If it is true that history is written by the victors, then Irish republicans are looking like they must have been the winners of the Troubles, because their thoroughly dishonest version of the past is gaining the upper hand.
Whether it is Wikipedia entries into past sectarian atrocities, which are presented as necessary military actions, or pro-nationalist Black Taxi tours of west Belfast, which dominate the Troubles tourist trail, unionists have failed almost entirely to explain their reasonable and just position.
This is partly because unionists are not skilled at public relations, but may also be due to fatigue, caused by decades of resisting terrorism. This seems to have left people feeling relieved that they are only now fighting a propaganda war, but too drained to resist those who have boundless energy for distortion.
It seems now to be widely believed by nationalist Ireland that this Province was an apartheid state which murdered its foes, when in truth it was often far ahead of the Republic in protection of their everyday rights, and was a nation so dedicated to the rule of law that it responded with exceptional restraint and moderation in the face of paramilitary depravity.

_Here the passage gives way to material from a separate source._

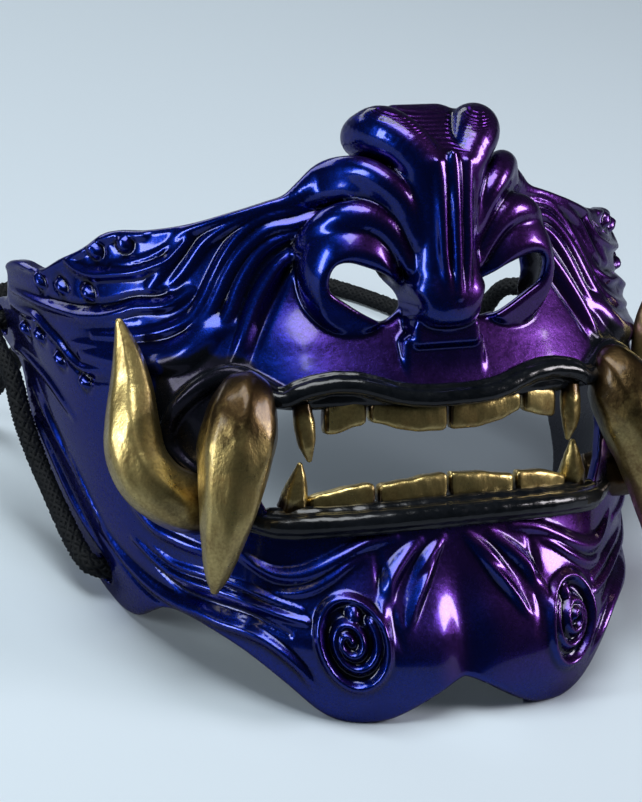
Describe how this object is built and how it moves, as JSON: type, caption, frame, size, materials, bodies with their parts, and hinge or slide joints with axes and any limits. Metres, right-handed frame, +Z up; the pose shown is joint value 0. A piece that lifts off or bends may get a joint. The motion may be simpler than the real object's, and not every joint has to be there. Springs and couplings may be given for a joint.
{
  "type": "oni half mask",
  "caption": "Hollow demon half mask for nose, cheeks and chin, with an open fanged mouth, tusks, studded cheek bands and a cord behind the head.",
  "frame": {"origin": "on the floor, under the middle of the standing mask without its cord", "axes": "+Z up, the face looks along -Y, +X is the right hand of someone who looks at the face"},
  "size_m": [0.1515, 0.2291, 0.1157],
  "materials": {
    "body_paint": "gloss colour-shift blue and violet metallic",
    "lip_paint": "gloss black",
    "gold_paint": "antique gold paint, worn satin",
    "cord_braid": "black braid"
  },
  "bodies": {
    "root": {"mask_shell": "body_paint", "upper_lip": "lip_paint", "lower_lip": "lip_paint", "upper_incisor_right": "gold_paint", "upper_incisor_left": "gold_paint", "upper_side_tooth_right": "gold_paint", "upper_side_tooth_left": "gold_paint", "lower_incisor_right": "gold_paint", "lower_incisor_left": "gold_paint", "lower_side_tooth_right": "gold_paint", "lower_side_tooth_left": "gold_paint", "upper_canine_right": "gold_paint", "upper_canine_left": "gold_paint", "lower_canine_right": "gold_paint", "lower_canine_left": "gold_paint", "upper_tusk_right": "gold_paint", "upper_tusk_left": "gold_paint", "lower_tusk_right": "gold_paint", "lower_tusk_left": "gold_paint", "cord": "cord_braid", "cord_knot_right": "cord_braid", "cord_knot_left": "cord_braid"}
  },
  "joints": []
}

Even Margaret Thatcher’s death has led to a wave of nonsense. Her attempt to stand up to terrorist blackmail has been depicted as the behaviour of a tyrant who was unbending in the face of brave, vulnerable, idealistic young men starving themselves to death.
This re-writing of history is approaching crisis proportions, because it is fuelling dissident violence. Moderate nationalists have much to answer for, with their repeated calls for the release of unrepentant republicans and their incessant questioning of the anti-terrorism operations.
Amid such a backdrop, there is growing anxiety at plans for a centre at the Maze. Even presenting the past neutrally, which is the best scenario for supporters of the British link, is problematic because it places terrorists and the state on an equal footing.
The DUP is adamant that it will not be party to anything that glorifies terrorism. This is important, because the IRA campaign, which sought to ethnically cleanse Protestants, has been sanitised enough as it is.